Penale

Ergastolo ostativo, la riforma ha incrinato il divieto di benefici

Le motivazioni della scelta della Corte costituzionale di restituzione degli atti

di Giovanni Negri

Una scelta in qualche modo obbligata, coerente con l’orientamento consolidato. Perché il decreto legge del nuovo Governo, il primo in assoluto, ha cambiato le carte in tavola in maniera significativa sull’ergastolo ostativo, incrinando la natura della presunzione di pericolosità a carico dei detenuti che non hanno mai collaborato con la giustizia. A soli due giorni dalla camera di consiglio sono arrivare ieri le motivazioni, ordinanza n. 227 scritta da Nicolò Zanon, con le quali la Corte costituzionale spiega le ragioni della restituzione degli atti alla Cassazione, il giudice che aveva sollevato la questione di legittimità.

L’ordinanza ricorda che la giurisprudenza costituzionale, quando le modifiche normative intervenute incidono così «profondamente sull’ordito logico che sta alla base delle censure prospettate» (ordinanze n. 97 del 2022 e n. 60 del 2021), oppure intaccano il meccanismo contestato dal rimettente (ordinanza n. 55 del 2020), è costante nel ricavarne la necessità di restituire gli atti al giudice che ha posto la questione. Tocca infatti a quest’ultimo, sia verificare l’influenza della normativa sopravvenuta sulla rilevanza delle questioni sollevate (ordinanza n. 243 del 2021), sia procedere alla rivalutazione della loro non manifesta infondatezza, tenendo conto delle intervenute modifiche normative (ordinanze n. 97 del 2022, n. 60 del 2021 e n. 185 del 2020).

E di certo le modifiche intervenute non sono state di poco conto. La Consulta le elenca minuziosamente, ricordando che ora i benefici possono essere concessi anche ai detenuti per reati di contesto mafioso, purché dimostrino l’adempimento delle obbligazioni civili e degli obblighi di riparazione pecuniaria conseguenti alla condanna o «l’assoluta impossibilità di tale adempimento»; necessario anche allegare elementi specifici, diversi e ulteriori rispetto alla regolare condotta carceraria, alla partecipazione del detenuto al percorso rieducativo e alla semplice dichiarazione di dissociazione dall’organizzazione criminale di eventuale appartenenza (sorta di probatio diabolica per i critici dell’intervento), che consentano di escludere l’attualità di collegamenti con la criminalità organizzata.
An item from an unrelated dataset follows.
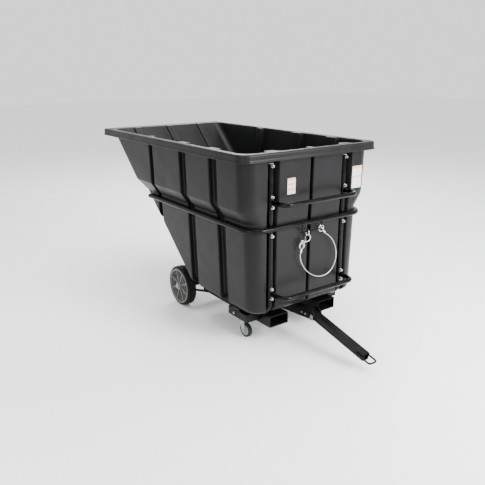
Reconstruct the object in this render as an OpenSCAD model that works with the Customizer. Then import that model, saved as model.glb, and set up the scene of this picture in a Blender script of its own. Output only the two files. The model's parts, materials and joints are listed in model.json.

La conseguenza è comunque che, quindi, si è in presenza di una trasformazione da assoluta in relativa della presunzione di pericolosità del condannato all’ergastolo per reati ostativi non collaborante, cui è concessa, anche se a nuove e assai stringenti condizioni, la possibilità di domandare la liberazione condizionale e, così, di vedere esaminata nel merito la propria istanza.